On 16 Mar 2007 06:12:27 -0700, wrote:

On Mar 16, 5:49 am, "W3JDR" wrote:

The series resonance is, for practical purposes, invariant. The motional
parameters (L and C) of the series resonance are such high reactances (small
capacitance; high inductance) that external components have only a tiny
influence on the series resonance.

Yes....this is the point of a VCXO...to allow an almost
infinitessimally small, but still useful, variation about the crystal
frequency while maintaining most of the crystal's stability.

The series resonant frequency is the lower of the two crystal 'resonances'.
The parallel resonance is above it. When you make a VCXO with any
substantial tuneability, you're probably operating the crystal at its
parallel resonance. This leads to the common observation that you can 'pull'
a crystal up in frequency more than you you can pull it down.

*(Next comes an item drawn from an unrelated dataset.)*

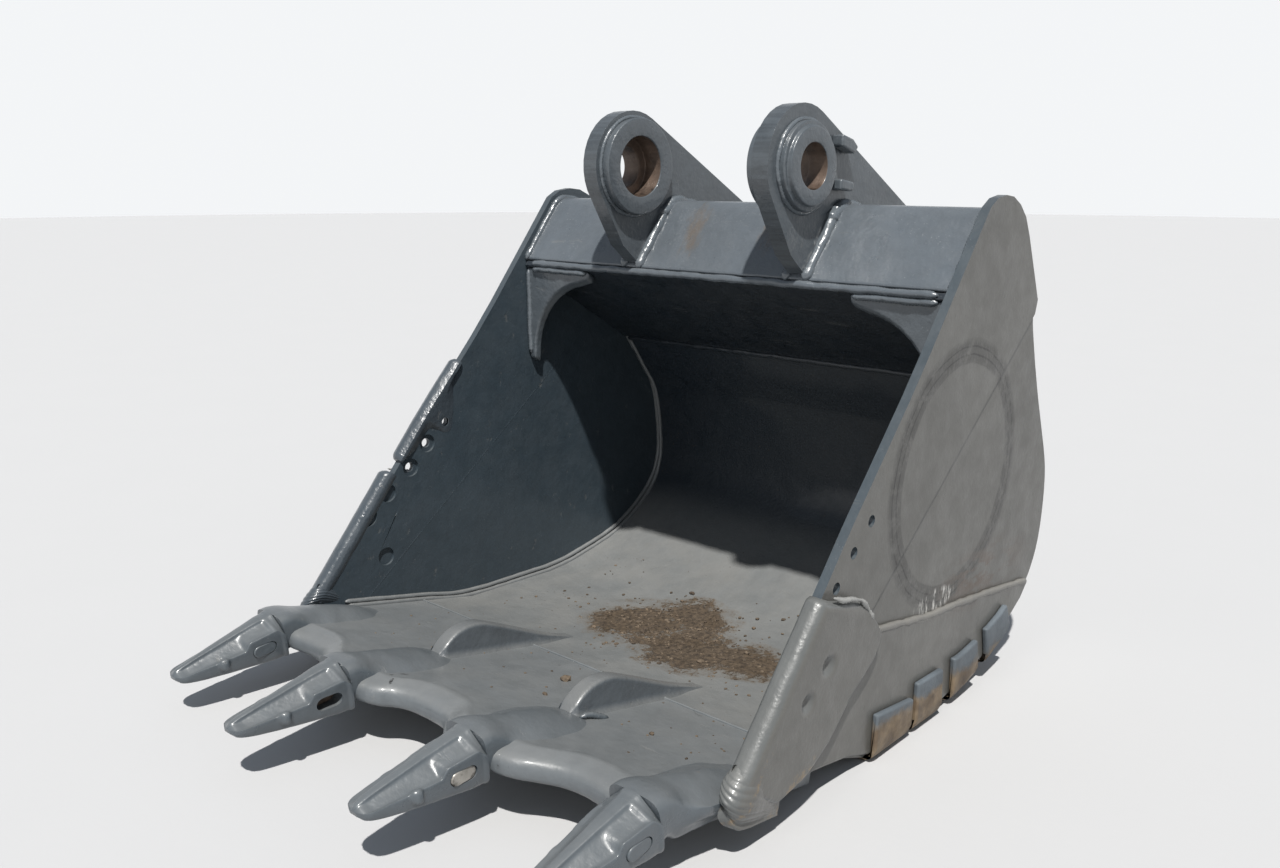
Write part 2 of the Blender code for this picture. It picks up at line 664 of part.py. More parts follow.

Nearly all VCXO's I've run across work the other way. You can pull
the frequency down substantially while maintaining good stability
(typically on the order of 0.1%), but not up. This certainly applies
to the circuit for which the original poster provided a link.

Do you have any examples of practical circuit schematics which use
parallel resonance and which can be pulled substantially up in
frequency ? I assume it should be possible to do with a parallel
inductor, for example in a Franklin oscillator circuit, but as was
pointed out the inductor values can be inconveniently large.

Steve
I have to agree with Joe. Basically there is no such thing as an
crystal oscillator in "parallel resonance". However there are
oscillators that use the crystal in the feedback path to add
substantial phase shift. Such as in the Pierce oscillator where it
behaves inductive. The phase shift changes so rapidly that it can
still make a low-drift oscillator.

In the book by Matthys where he compares various oscillators there is
one in chapter 10.6 where the deviation from the (series) resonant
point is the highest. It is a circuit where the crystal sees a very
high impedance as opposed to regular circuits where highest Q is
obtained with very low impedance. This in effect makes the crystal
load to be around C0 of the crystal with some output and input
capacitance. And therefore it is probably the smallest effective
physical series capacitance obtainable and thus the highest frequency.

Looking up the Franklin oscillator you mentioned, I notice this also
is providing a high impedance to the resonant elements. So yes, it
seems a valid way of implementing an alternative to Matthys' example.

Now also cancelling the effect of C0 of the crystal by adding parallel
inductance might push it a bit further. Right now I would not be able
to predict the effect on loaded Q of the crystal. Lowering Q is
normally not done, but in this case we are primarily in quest for wide
pulling range right?

In a low impedance Butler (overtone) oscillator I have seen C0
cancellation by using parallel inductance as well. There sometimes is
an L plus series R used to lower the Q of the L/C0 combination. This
seems not appropriate for a high impedance oscillator circuit. I would
expect best effect if the Q of the inductor is high (low Rs).

Sorry this is still theory. I have no examples of VCXO in this
context.

Cheers,

Joop